# Newminster Superior Navy Flake (noob) Review



## sychodelix (Mar 20, 2013)

I've seen very little if anything about any of Newminster's pipe tobacco blends. There was a great sale at pipes and cigars site, so I picked up enough to have some to smoke and cellar the rest. 

Superior Navy Flake is a blend of Virginia and perique tobacco. Fresh out of the bag, you couldn't really notice any casing or topping to it. It seemed like pretty much pure tobacco with little else. It definitely has the taste of a very young tobacco with very little aging done to it. I cellared the majority of it and kept out enough to smoke. It seems like every time I smoke it and it's been sitting a while, the flavors start opening up a little more, so I expect a lot out of the cellared jar in about 6 months, since that is where the biggest change of cellaring happens. 

After a few weeks, it seems the sweeter flavors from the tobacco is beginning to show and some slightly figgy or date flavors are beginning to emerge.

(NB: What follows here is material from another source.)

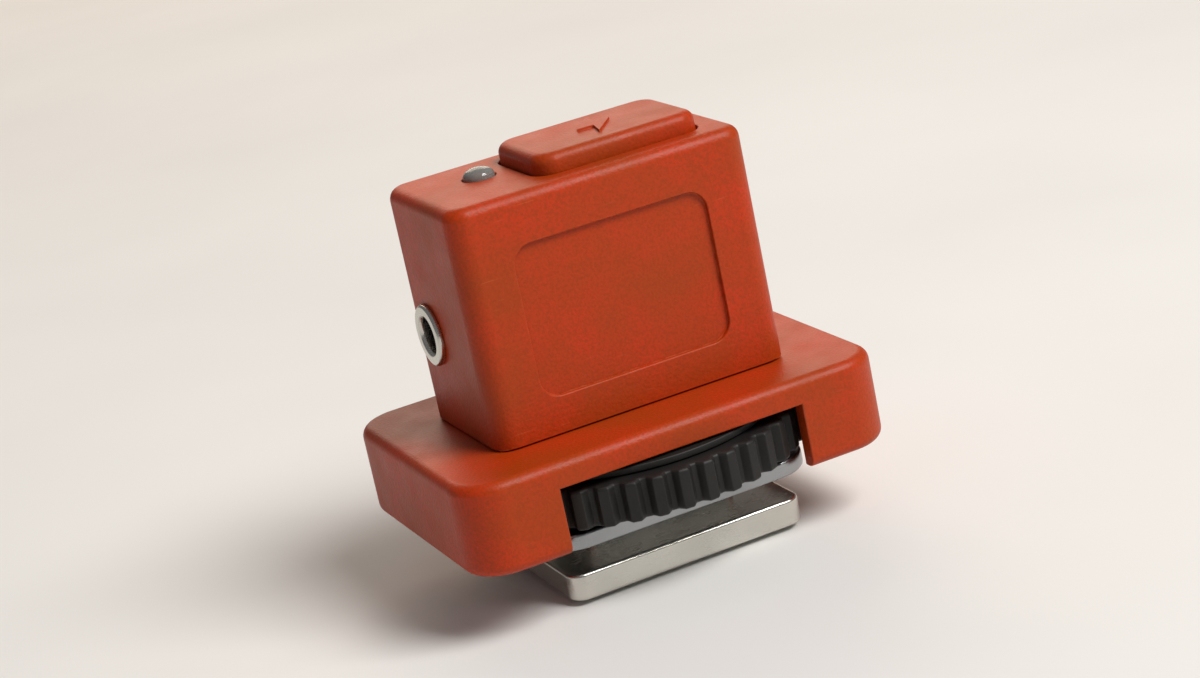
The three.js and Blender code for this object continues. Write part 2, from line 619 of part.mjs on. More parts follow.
// Two wires rise from the foot to the back of the board: the sync contact's and the foot's own.
function makeWires() {
  const end = ON_BOARD + WIRE_RADIUS;
  const start = TERMINAL.top + GAP;
  const syncWire = [[0, 0.9, start], [0.1, 1.3, start + 1.1], [0.3, 1.1, start + 2.5]];
  syncWire.push([0.3, end, start + 3.7]);
  part("sync_wire", "red", wire(syncWire, WIRE_RADIUS, 12));
  const [x, y] = FOOT_SCREWS[3];
  const head = BASE.top + WIRE_RADIUS + GAP;
  const groundWire = [[x, y, head], [x - 0.2, y - 0.4, head + 0.8], [x - 1, 1.4, head + 1.5]];
  groundWire.push([x - 1.2, end, head + 2.6]);
  part("ground_wire", "black", wire(groundWire, WIRE_RADIUS, 12));
}

// ---- Battery tray ------------------------------------------------------------------------------------

function makeBatteryTray() {
  const { left, bottom, top, front, back, floor } = TRAY;
  const middle = (bottom + top) / 2;
  const frame = block(left, BEZEL.inner + SUNK, front, back, bottom, top);
  const bezel = block(BEZEL.inner, FAR, front, back, BEZEL.bottom, BEZEL.top).intersect(towerOutside());
  const pocket = peg(CELL.x, CELL.z, front + floor - GAP / 2, FAR, CELL.radius + GAP, 40);
  // The two contacts stay in the body, so the tray is open where it passes them.
  const cellBack = CELL.front + CELL.thick;
  const leafHalf = LEAF_CONTACT.height / 2 + CONTACT_ROOM;
  const leafPath = block(-FAR, CELL.x, cellBack - CELL_LID.height, 0, middle - leafHalf, middle + leafHalf);
  const rimBottom = CELL.z + CELL.radius - RIM_CONTACT.height / 2;
  const rimPath = block(-FAR, RIM_CONTACT.right + GAP, RIM_CONTACT.front - CONTACT_ROOM, 0, rimBottom, FAR);
  const nailGroove = block(
    TOWER.width / 2 - NAIL_GROOVE.depth, FAR, back - NAIL_GROOVE.width, 0,
    middle - NAIL_GROOVE.halfHeight, middle + NAIL_GROOVE.halfHeight,
  );
  part("battery_tray", "orange", cut(join(frame, bezel), pocket, leafPath, rimPath, nailGroove));

  const can = peg(CELL.x, CELL.z, CELL.front, cellBack - CELL_LID.height, CELL.radius, 40);
  const lid = peg(CELL.x, CELL.z, cellBack - 2 * CELL_LID.height, cellBack, CELL.radius - CELL_LID.inset, 40);
  part("coin_cell", "steel", join(can, lid));
}

// A sprung strip from a bent outline in X and Y, as tall as height.
function bentStrip(centreline, thick, z, height) {
  const near = centreline.map(([x, y]) => new THREE.Vector2(x, y));
  const far = centreline.map(([x, y]) => new THREE.Vector2(x, y + thick)).reverse();
  return slab(new THREE.Shape([...near, ...far]), z - height / 2, z + height / 2);
}

// The negative leaf bears on the cell's lid. The positive finger lies over the can's rim.
function makeCellContacts() {
  const back = BOARD.front - GAP / 2;
  const front = back - CONTACT_METAL;
  const touch = CELL.front + CELL.thick + LEAF_CONTACT.stand;
  const leaf = [[4.6, front], [3, front], [1.2, touch], [0.4, touch], [-0.4, touch + 0.4]];
  part("cell_contact_negative", "gold", bentStrip(leaf, CONTACT_METAL, CELL.z, LEAF_CONTACT.height));
  const { left, right } = RIM_CONTACT;
  const under = CELL.z + CELL.radius + GAP;
  const over = under + CONTACT_METAL;
  const upright = block(left, right, front, back, under - RIM_CONTACT.height, over);
  const finger = block(left, right, RIM_CONTACT.front, back, under, over);
  part("cell_contact_positive", "gold", join(upright, finger));
}

// ---- Assembly ----------------------------------------------------------------------------------------

makeFoot();
makeSyncContact();
makeLock();
makeBase();
makeFrontShell();
makeRearCover();
makeScrews();
makeTestButton();
makeTestSwitch();
makeStatusLight();
makeBoard();
makeAntenna();
makeSyncJack();
makeChannelSwitch();
makePowerSwitch();
makeWires();
makeBatteryTray();
makeCellContacts();

export default trigger;
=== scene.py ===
"""Looks for a compact shoe-mounted wireless flash trigger: finished forms, materials, light and camera.

Forms are built in millimetres from the boxes of the CAD nodes they stand for, then scaled to metres.
"""

import json
import math
from types import SimpleNamespace

import bmesh
import bpy
from mathutils import Matrix, Quaternion, Vector


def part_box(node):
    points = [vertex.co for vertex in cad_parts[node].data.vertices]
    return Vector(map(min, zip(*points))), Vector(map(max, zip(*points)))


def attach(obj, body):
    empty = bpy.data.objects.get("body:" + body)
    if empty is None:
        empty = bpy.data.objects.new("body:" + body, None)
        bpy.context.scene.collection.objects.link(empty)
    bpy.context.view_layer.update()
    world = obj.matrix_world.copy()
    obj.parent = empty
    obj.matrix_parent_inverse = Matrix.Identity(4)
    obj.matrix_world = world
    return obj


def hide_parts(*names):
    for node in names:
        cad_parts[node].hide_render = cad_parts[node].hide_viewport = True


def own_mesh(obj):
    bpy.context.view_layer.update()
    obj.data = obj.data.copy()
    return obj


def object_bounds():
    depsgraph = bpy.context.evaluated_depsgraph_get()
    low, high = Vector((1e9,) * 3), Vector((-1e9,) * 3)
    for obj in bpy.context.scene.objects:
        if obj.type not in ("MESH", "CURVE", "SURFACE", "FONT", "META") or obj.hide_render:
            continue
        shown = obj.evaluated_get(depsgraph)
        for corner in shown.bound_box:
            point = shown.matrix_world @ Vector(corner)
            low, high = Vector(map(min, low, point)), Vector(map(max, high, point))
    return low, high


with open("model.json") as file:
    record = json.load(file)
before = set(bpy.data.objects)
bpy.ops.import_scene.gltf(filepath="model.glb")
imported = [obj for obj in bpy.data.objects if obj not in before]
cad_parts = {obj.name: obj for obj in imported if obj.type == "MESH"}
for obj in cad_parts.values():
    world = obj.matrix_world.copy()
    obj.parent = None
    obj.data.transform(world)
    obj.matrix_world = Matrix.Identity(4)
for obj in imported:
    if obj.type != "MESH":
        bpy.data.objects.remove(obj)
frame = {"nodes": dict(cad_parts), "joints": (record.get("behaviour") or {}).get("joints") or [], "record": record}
cad_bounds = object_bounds()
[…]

I definitely would not recommend diving straight into it, as this tobacco begs to be aged, but the way it is going, I think it's going to improve a whole lot.


----------



## rogermugs (Jun 4, 2012)

I've smoked two newminster tobaccos, the first was the Straight Virginia... it was fine, but like you said, begs to be aged. the second was the Danish Black cavendish... and it was downright fantastic fresh out of the pot.


----------



## sychodelix (Mar 20, 2013)

Nice! I might have to give the Danish black Cavendish a shot.


----------



## laloin (Jun 29, 2010)

that what I thought bout Superior Navy flake, that it was very young. I felt it need to be throw back to the blender caz it came out half baked LOL


----------